Objective: Report how many lines of the listing below include the word "pose". Give nothing but the number.

-- Start Material for this task --

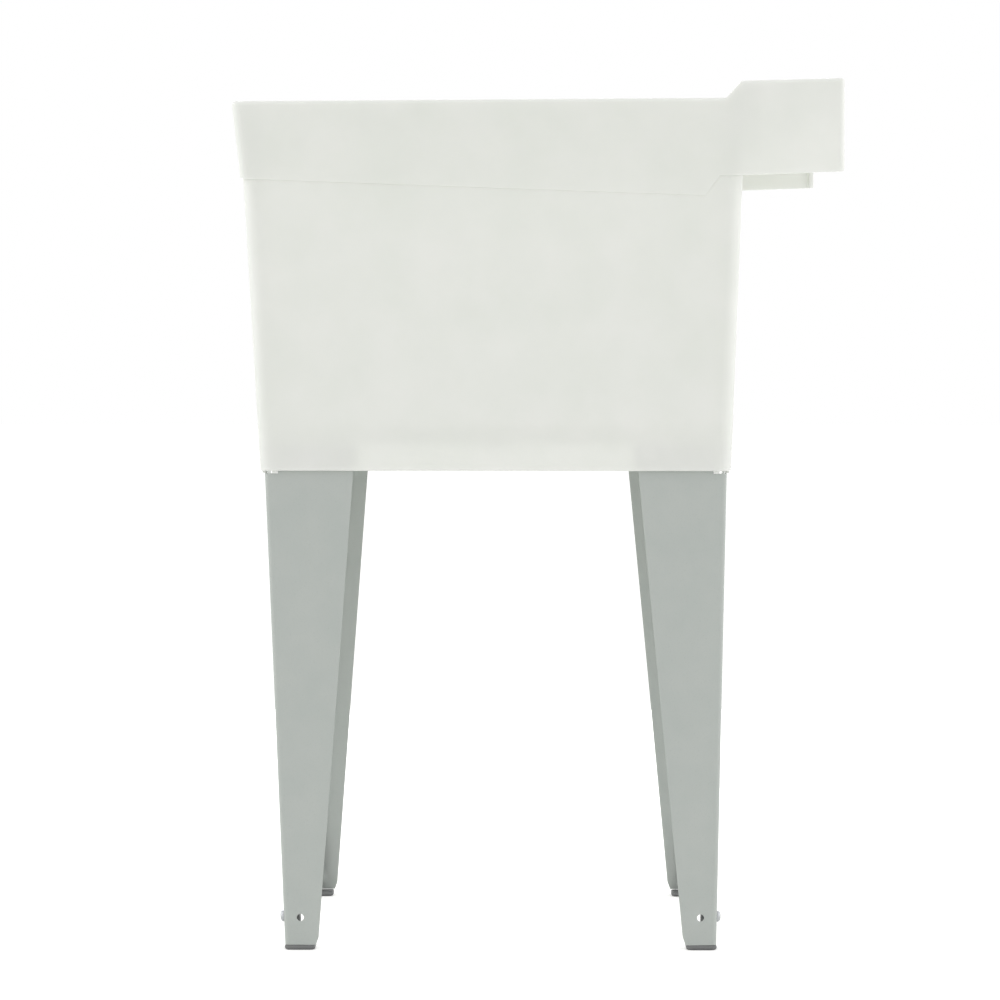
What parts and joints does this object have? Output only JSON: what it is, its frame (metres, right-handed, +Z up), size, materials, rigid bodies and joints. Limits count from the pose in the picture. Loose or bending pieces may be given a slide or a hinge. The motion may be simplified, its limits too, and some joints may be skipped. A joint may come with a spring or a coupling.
{
  "type": "utility laundry sink",
  "caption": "Free-standing moulded plastic laundry tub with a raised back ledge on folded steel angle legs with levelling feet.",
  "frame": {"origin": "on the floor under the middle of the sink", "axes": "+Z up, front of the sink at -Y, raised back ledge at +Y, the user's right at +X"},
  "size_m": [0.508, 0.6, 0.8569],
  "materials": {
    "white_plastic": "satin moulded thermoplastic",
    "grey_steel": "grey powder coat",
    "foot_plastic": "dark grey moulded plastic",
    "zinc": "zinc plated",
    "drain_plastic": "white plastic",
    "rubber": "moulded rubber",
    "fibre": "red fibre",
    "steel": "bright steel"
  },
  "bodies": {
    "tub_and_legs": {"tub": "white_plastic", "leg_front_left": "grey_steel", "leg_front_right": "grey_steel", "leg_back_left": "grey_steel", "leg_back_right": "grey_steel", "foot_screw_front_left": "zinc", "foot_washer_front_left": "zinc", "foot_nut_front_left": "zinc", "foot_screw_front_right": "zinc", "foot_washer_front_right": "zinc", "foot_nut_front_right": "zinc", "foot_screw_back_left": "zinc", "foot_washer_back_left": "zinc", "foot_nut_back_left": "zinc", "foot_screw_back_right": "zinc", "foot_washer_back_right": "zinc", "foot_nut_back_right": "zinc", "drain_body": "drain_plastic", "drain_gasket": "rubber", "drain_washer": "fibre", "drain_locknut": "drain_plastic"},
    "foot_front_left": {"foot_front_left": "foot_plastic"},
    "foot_front_right": {"foot_front_right": "foot_plastic"},
    "foot_back_left": {"foot_back_left": "foot_plastic"},
    "foot_back_right": {"foot_back_right": "foot_plastic"},
    "stopper": {"drain_stopper": "rubber", "stopper_eye": "steel"},
    "stopper_ring": {"stopper_ring": "steel"}
  },
  "joints": [
    {"name": "foot_slide_front_left", "type": "slide", "parent": "tub_and_legs", "child": "foot_front_left", "axis": [0, 0.0425, -0.9991], "range_m": [0, 0.022]},
    {"name": "foot_slide_front_right", "type": "slide", "parent": "tub_and_legs", "child": "foot_front_right", "axis": [0, 0.0425, -0.9991], "range_m": [0, 0.022]},
    {"name": "foot_slide_back_left", "type": "slide", "parent": "tub_and_legs", "child": "foot_back_left", "axis": [0, -0.0201, -0.9998], "range_m": [0, 0.022]},
    {"name": "foot_slide_back_right", "type": "slide", "parent": "tub_and_legs", "child": "foot_back_right", "axis": [0, -0.0201, -0.9998], "range_m": [0, 0.022]},
    {"name": "stopper_lift", "type": "slide", "parent": "tub_and_legs", "child": "stopper", "axis": [0, 0, 1], "range_m": [0, 0.08]},
    {"name": "stopper_ring_swing", "type": "hinge", "parent": "stopper", "child": "stopper_ring", "pos_m": [0, -0.04131, 0.5137], "axis": [-1, 0, 0], "range_deg": [0, 205]}
  ]
}
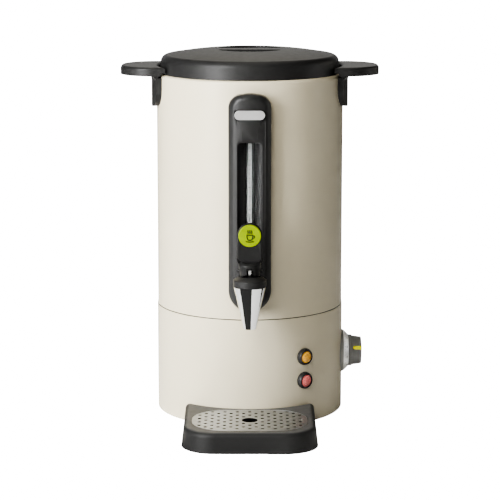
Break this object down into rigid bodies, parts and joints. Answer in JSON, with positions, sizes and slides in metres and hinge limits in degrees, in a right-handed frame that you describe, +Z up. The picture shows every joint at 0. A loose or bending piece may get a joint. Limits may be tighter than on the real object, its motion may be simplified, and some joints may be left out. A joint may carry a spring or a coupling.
{
  "type": "hot water urn",
  "caption": "Electric hot water urn: painted double-wall body, lift-off lid, side handles, lever tap with level gauge, thermostat knob, indicator lamps and drip tray.",
  "frame": {"origin": "on the body's axis, in the plane of the foot ring that the urn stands on", "axes": "+Z up; the tap, lever and drip tray face -Y; the thermostat knob is on +X; the power inlet is at +Y"},
  "size_m": [0.307, 0.3359, 0.435],
  "materials": {
    "painted_shell": "satin",
    "black_plastic": "fine matt grain",
    "stainless": "brushed",
    "zinc_steel": "zinc plated",
    "chrome": "polished",
    "dial_silver": "satin",
    "heater_alloy": "cast",
    "brass_parts": "machined",
    "dark_rubber": "matt",
    "silicone": "translucent silicone",
    "gauge_glass": "clear",
    "gauge_white": "white enamel",
    "lime_plastic": "gloss",
    "pointer_yellow": "gloss",
    "amber_plastic": "translucent",
    "red_plastic": "translucent",
    "insulator": "ceramic filled"
  },
  "bodies": {
    "housing": {"amber_bezel": "black_plastic", "amber_lens": "amber_plastic", "badge_plate": "chrome", "base_plate": "zinc_steel", "base_screws": "zinc_steel", "base_shell": "painted_shell", "capillary": "brass_parts", "clamp_nut": "zinc_steel", "dial_flange": "black_plastic", "dial_ring": "dial_silver", "foot_ring": "dark_rubber", "gauge_port": "brass_parts", "gauge_seals": "silicone", "gauge_strip": "gauge_white", "handle_left": "black_plastic", "handle_right": "black_plastic", "handle_screws": "zinc_steel", "heater_clamp": "zinc_steel", "heater_plate": "heater_alloy", "heating_element": "stainless", "inlet_bezel": "black_plastic", "inlet_pins": "brass_parts", "inlet_screws": "zinc_steel", "inner_tank": "stainless", "jacket": "painted_shell", "joint_ring": "black_plastic", "lamp_nuts": "insulator", "panel_screws": "zinc_steel", "power_inlet": "black_plastic", "red_bezel": "black_plastic", "red_lens": "red_plastic", "sight_glass": "gauge_glass", "tank_pan": "stainless", "tap_body": "chrome", "tap_collar": "black_plastic", "tap_nut": "stainless", "tap_panel": "black_plastic", "tap_seals": "silicone", "tap_washer": "dark_rubber", "terminal_block": "insulator", "thermal_cutout": "insulator", "thermostat_body": "zinc_steel", "thermostat_bulb": "brass_parts", "thermostat_nut": "zinc_steel"},
    "valve": {"valve_stem": "stainless", "seat_cup": "silicone", "valve_spring": "stainless"},
    "lever": {"lever": "black_plastic", "lever_disc": "lime_plastic", "lever_pin": "stainless"},
    "knob": {"control_knob": "black_plastic", "knob_pointer": "pointer_yellow", "thermostat_shaft": "zinc_steel"},
    "lid": {"lid_shell": "black_plastic", "lid_liner": "stainless", "lid_seal": "silicone", "lid_screws": "zinc_steel"},
    "tray": {"drip_tray": "black_plastic"},
    "grille": {"drip_grille": "stainless"}
  },
  "joints": [
    {"name": "lid_lift", "type": "slide", "parent": "housing", "child": "lid", "axis": [0, 0, 1], "range_m": [0, 0.12]},
    {"name": "stem_lift", "type": "slide", "parent": "housing", "child": "valve", "axis": [0, 0, 1], "range_m": [0, 0.0034], "stiffness_N_per_m": 700, "springref_m": -0.006, "deforming": ["valve_spring"]},
    {"name": "lever_tilt", "type": "hinge", "parent": "valve", "child": "lever", "pos_m": [0, -0.15, 0.1955], "axis": [1, 0, 0], "range_deg": [0, 35]},
    {"name": "knob_turn", "type": "hinge", "parent": "housing", "child": "knob", "pos_m": [0.1116, 0, 0.0674], "axis": [-1, 0, 0], "range_deg": [0, 270]},
    {"name": "tray_pull", "type": "slide", "parent": "housing", "child": "tray", "axis": [0, -1, 0], "range_m": [0, 0.15]},
    {"name": "grille_lift", "type": "slide", "parent": "tray", "child": "grille", "axis": [0, 0, 1], "range_m": [0, 0.06]}
  ],
  "couplings": [
    {"joint": "lever_tilt", "follows": "stem_lift", "rad_per_m": 179.67}
  ]
}
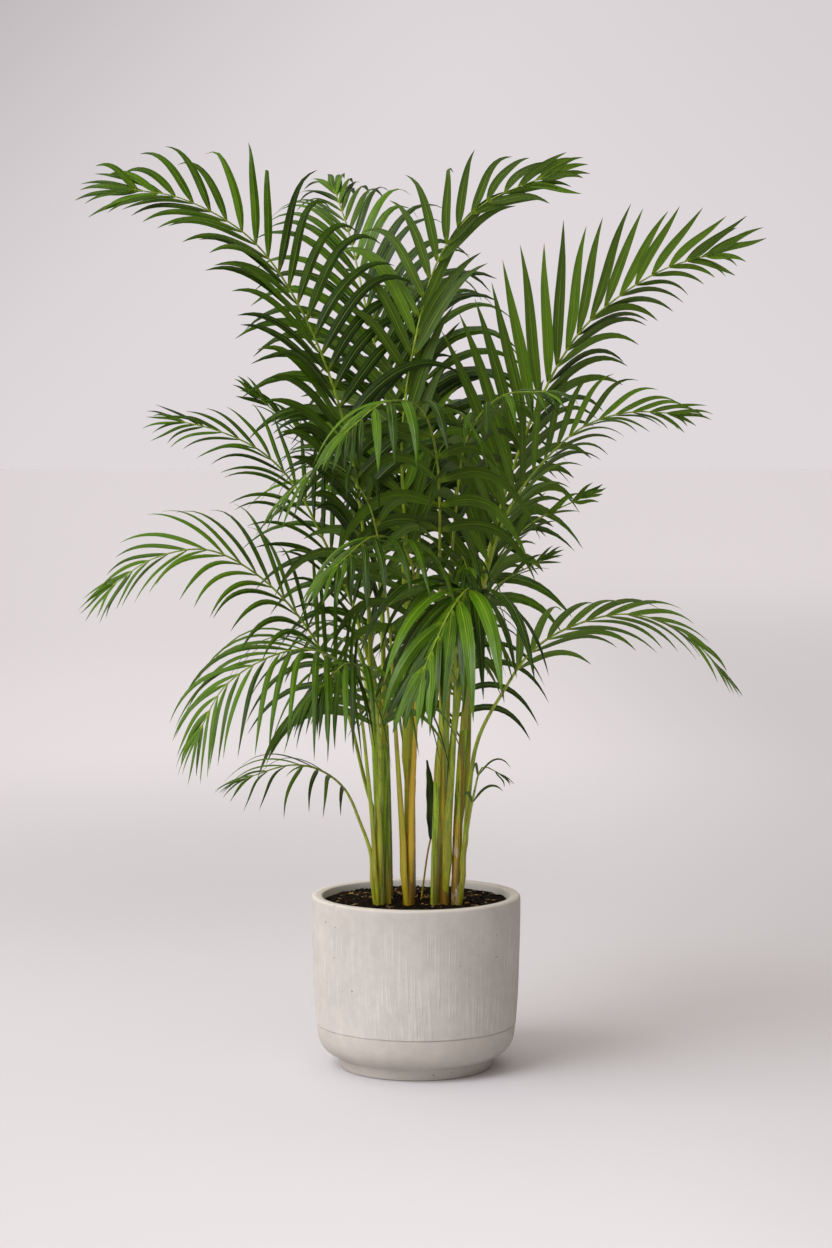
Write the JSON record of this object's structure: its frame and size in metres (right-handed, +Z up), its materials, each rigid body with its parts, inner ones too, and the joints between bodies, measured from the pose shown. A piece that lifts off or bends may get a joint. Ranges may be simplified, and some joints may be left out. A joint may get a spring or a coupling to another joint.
{
  "type": "potted palm",
  "caption": "Potted areca palm: upright canes rooted in a round cast pot of soil, with arching feather-shaped fronds of narrow drooping leaflets.",
  "frame": {"origin": "centre of the pot's foot, on the surface it stands on", "axes": "+Z up along the pot's axis, -Y the front, +X to the right seen from the front"},
  "size_m": [0.7631, 0.7532, 1.0902],
  "materials": {
    "pot": "matte",
    "soil": "matte",
    "cane": "satin",
    "leaf": "satin"
  },
  "bodies": {
    "root": {"pot": "pot", "soil": "soil", "cane_left_front": "cane", "cane_left_rear": "cane", "cane_centre": "cane", "cane_slim": "cane", "cane_right": "cane", "cane_right_outer": "cane", "cane_back_left": "cane", "cane_back_centre": "cane", "cane_back_right": "cane", "spear_leaf": "leaf", "frond_top_left": "leaf", "frond_mid_left": "leaf", "frond_low_left": "leaf", "frond_low_arching": "leaf", "frond_upper_mid_left": "leaf", "frond_inner_left": "leaf", "frond_top_middle": "leaf", "frond_front_middle": "leaf", "frond_core_left": "leaf", "frond_front_low": "leaf", "frond_front_upper": "leaf", "frond_right_inner": "leaf", "frond_right_arching": "leaf", "frond_right_sprig": "leaf", "frond_right_low": "leaf", "frond_right_middle": "leaf", "frond_core_right": "leaf", "frond_top_right": "leaf", "frond_right_young": "leaf", "frond_upper_left_young": "leaf", "frond_crown": "leaf", "frond_back_left": "leaf", "frond_back_low_left": "leaf", "frond_back_top": "leaf", "frond_back_right": "leaf", "frond_back_low_right": "leaf"}
  },
  "joints": []
}
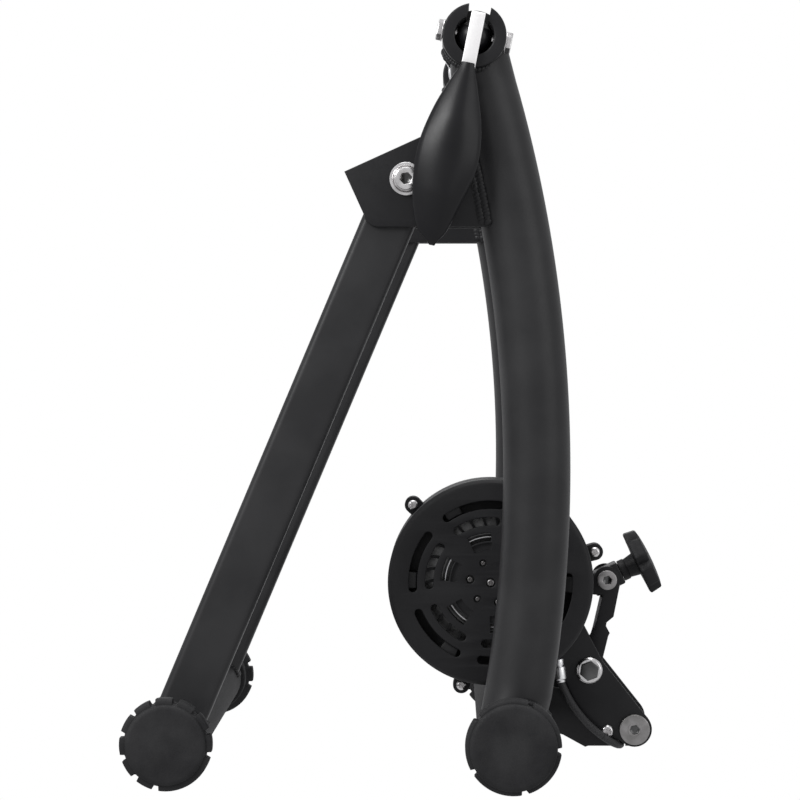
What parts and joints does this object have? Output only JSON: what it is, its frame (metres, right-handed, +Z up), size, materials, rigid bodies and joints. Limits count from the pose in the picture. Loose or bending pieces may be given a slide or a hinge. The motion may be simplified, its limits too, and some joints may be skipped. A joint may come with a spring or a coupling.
{
  "type": "bike trainer",
  "caption": "Folding indoor bicycle trainer: bent tube frame with hub clamps and lever, folding legs, and a roller unit with flywheel brake, tension screw and remote shift cable.",
  "frame": {"origin": "on the floor, at the middle of the trainer's length, width and depth without its cable", "axes": "+Y along the wheel's axle from the clamp lever's side to the far side, +X from the folding legs towards the tension knob, +Z up"},
  "size_m": [0.3422, 0.51, 0.4815],
  "materials": {
    "black_paint": "satin black powder coat",
    "black_plastic": "matt moulded black",
    "black_rubber": "matt black",
    "zinc": "bright zinc plate",
    "aluminium": "cast and turned",
    "dark_steel": "darkened steel"
  },
  "bodies": {
    "main_frame": {"rear_base_tube": "black_paint", "near_arch_tube": "black_paint", "far_arch_tube": "black_paint", "near_leg_bracket": "black_paint", "far_leg_bracket": "black_paint", "near_rear_foot": "black_rubber", "far_rear_foot": "black_rubber", "near_clamp_sleeve": "black_paint", "far_clamp_sleeve": "black_paint", "near_hinge_bolt": "zinc", "far_hinge_bolt": "zinc", "unit_mount_bracket": "black_paint", "unit_pivot_bolt": "zinc", "unit_pivot_sleeve": "zinc", "lever_bolt": "zinc", "far_lock_ring": "aluminium", "shift_cable": "black_plastic", "cable_coil": "black_plastic", "cable_tail": "black_plastic", "shifter_body": "black_plastic"},
    "leg_frame": {"near_leg": "black_paint", "far_leg": "black_paint", "front_base_tube": "black_paint", "near_front_foot": "black_rubber", "far_front_foot": "black_rubber", "near_leg_bush": "black_plastic", "far_leg_bush": "black_plastic"},
    "clamp_lever": {"lever_bar": "aluminium", "lever_grip": "black_plastic"},
    "clamp_plunger": {"near_plunger": "black_paint", "near_hub_cup": "aluminium"},
    "far_cup": {"far_hub_cup": "aluminium"},
    "far_screw": {"far_hub_screw": "dark_steel", "far_knob": "black_plastic"},
    "resistance_unit": {"near_yoke_plate": "black_paint", "far_yoke_plate": "black_paint", "yoke_tie": "black_paint", "near_bearing": "dark_steel", "far_bearing": "dark_steel", "brake_cover": "black_plastic", "brake_back_housing": "black_plastic", "link_bolt": "zinc", "anchor_pin": "zinc", "unit_cable": "black_plastic", "cable_adjuster": "aluminium", "near_link_spacer": "zinc", "far_link_spacer": "zinc"},
    "rotor": {"roller": "dark_steel", "rotor_shaft": "dark_steel", "flywheel": "aluminium", "cooling_fan": "black_plastic"},
    "magnets": {"magnet_carrier": "dark_steel"},
    "tension_link": {"tension_link": "black_paint", "link_bumper": "black_rubber", "near_swivel_screw": "zinc", "far_swivel_screw": "zinc"},
    "swivel_block": {"swivel_block": "black_paint"},
    "tension_rod": {"tension_rod": "zinc"},
    "tension_knob": {"tension_knob": "black_plastic"},
    "shift_lever": {"shift_lever": "black_plastic"}
  },
  "joints": [
    {"name": "leg_fold", "type": "hinge", "parent": "main_frame", "child": "leg_frame", "pos_m": [0.0029, 0, 0.374], "axis": [0, 1, 0], "range_deg": [-24, 42.5]},
    {"name": "clamp_lever_turn", "type": "hinge", "parent": "main_frame", "child": "clamp_lever", "pos_m": [0.045, -0.184, 0.4618], "axis": [-0.9806, 0, 0.1959], "range_deg": [0, 88]},
    {"name": "plunger_slide", "type": "slide", "parent": "main_frame", "child": "clamp_plunger", "axis": [0, -1, 0], "range_m": [0, 0.005]},
    {"name": "far_cup_slide", "type": "slide", "parent": "main_frame", "child": "far_cup", "axis": [0, -1, 0], "range_m": [-0.012, 0.009]},
    {"name": "far_screw_turn", "type": "hinge", "parent": "far_cup", "child": "far_screw", "pos_m": [0.045, 0.195, 0.4618], "axis": [0, -1, 0], "range_deg": [-2160, 1620]},
    {"name": "unit_swing", "type": "hinge", "parent": "main_frame", "child": "resistance_unit", "pos_m": [0.1516, 0, 0.0181], "axis": [0, 1, 0], "range_deg": [0, 4.1]},
    {"name": "roller_spin", "type": "hinge", "parent": "resistance_unit", "child": "rotor", "pos_m": [0.0562, 0, 0.1186], "axis": [0, 1, 0], "continuous": true},
    {"name": "magnet_shift", "type": "hinge", "parent": "resistance_unit", "child": "magnets", "pos_m": [0.0562, -0.078, 0.1186], "axis": [0, 1, 0], "range_deg": [0, 10.1]},
    {"name": "link_pull", "type": "hinge", "parent": "resistance_unit", "child": "tension_link", "pos_m": [0.1218, 0, 0.057], "axis": [0, -1, 0], "range_deg": [0, 15.1]},
    {"name": "block_tilt", "type": "hinge", "parent": "tension_link", "child": "swivel_block", "pos_m": [0.1348, 0, 0.1146], "axis": [0, 1, 0], "range_deg": [0, 1]},
    {"name": "rod_tilt", "type": "hinge", "parent": "resistance_unit", "child": "tension_rod", "pos_m": [0.0943, 0, 0.09498], "axis": [0, -1, 0], "range_deg": [0, 14.1]},
    {"name": "tension_knob_turn", "type": "hinge", "parent": "swivel_block", "child": "tension_knob", "pos_m": [0.1348, 0, 0.1146], "axis": [-0.9, 0, -0.436], "range_deg": [0, 2160]},
    {"name": "shift_lever_turn", "type": "hinge", "parent": "main_frame", "child": "shift_lever", "pos_m": [0.109, 0.14, 0.02], "axis": [0, 0, 1], "range_deg": [0, 60]}
  ],
  "couplings": [
    {"joint": "plunger_slide", "follows": "clamp_lever_turn", "m_per_rad": 0.003249},
    {"joint": "far_cup_slide", "follows": "far_screw_turn", "m_per_rad": 0.000318},
    {"joint": "unit_swing", "follows": "tension_knob_turn", "ratio": 0.001875},
    {"joint": "link_pull", "follows": "tension_knob_turn", "ratio": 0.0069444},
    {"joint": "block_tilt", "follows": "tension_knob_turn", "ratio": 0.0004444},
    {"joint": "rod_tilt", "follows": "tension_knob_turn", "ratio": 0.0065},
    {"joint": "magnet_shift", "follows": "shift_lever_turn", "ratio": 0.16667}
  ]
}
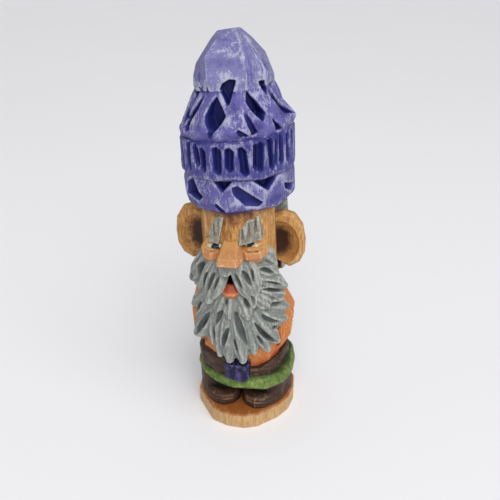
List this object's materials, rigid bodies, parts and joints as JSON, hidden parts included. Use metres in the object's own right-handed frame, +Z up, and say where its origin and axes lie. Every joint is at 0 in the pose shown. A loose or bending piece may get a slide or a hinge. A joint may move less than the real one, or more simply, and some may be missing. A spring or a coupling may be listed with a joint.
{
  "type": "tomte gnome figurine",
  "caption": "Free-standing carved and painted wooden tomte gnome with a tall knitted-pattern cap, big ears, a full beard, a belted shirt, boots and a flat stand.",
  "frame": {"origin": "on the table, under the middle of the stand's flat underside", "axes": "+Z up; the figure faces -Y; +X is the figure's own left"},
  "size_m": [0.0481, 0.044, 0.1461],
  "materials": {
    "bare_wood": "bare basswood, lightly oiled",
    "skin_wood": "antiqued flesh wash over wood",
    "blush_paint": "pink flesh wash over wood",
    "shirt_paint": "thin orange acrylic over wood",
    "leather_brown_paint": "brown acrylic, antiqued, satin",
    "trouser_paint": "green acrylic, satin",
    "buckle_paint": "dark blue and violet acrylic, satin",
    "hair_paint": "grey acrylic, dry-brushed",
    "eye_paint": "teal and white enamel dots, glossy",
    "hat_paint": "violet acrylic, dry-brushed with white"
  },
  "bodies": {
    "root": {"stand": "bare_wood", "head": "skin_wood", "ear_left": "skin_wood", "ear_right": "skin_wood", "hands": "skin_wood", "nose": "blush_paint", "cheek_left": "blush_paint", "cheek_right": "blush_paint", "lip": "blush_paint", "shirt": "shirt_paint", "sleeve_left": "shirt_paint", "sleeve_right": "shirt_paint", "boot_left": "leather_brown_paint", "boot_right": "leather_brown_paint", "belt": "leather_brown_paint", "trousers": "trouser_paint", "buckle": "buckle_paint", "hair": "hair_paint", "whisker_left": "hair_paint", "whisker_right": "hair_paint", "beard": "hair_paint", "moustache_left": "hair_paint", "moustache_right": "hair_paint", "brow_left": "hair_paint", "brow_right": "hair_paint", "eye_left": "eye_paint", "eye_right": "eye_paint", "hat_band": "hat_paint", "hat_cuff": "hat_paint", "hat_crown": "hat_paint", "hat_tip": "hat_paint"}
  },
  "joints": []
}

-- End Material for this task --

Final result: 4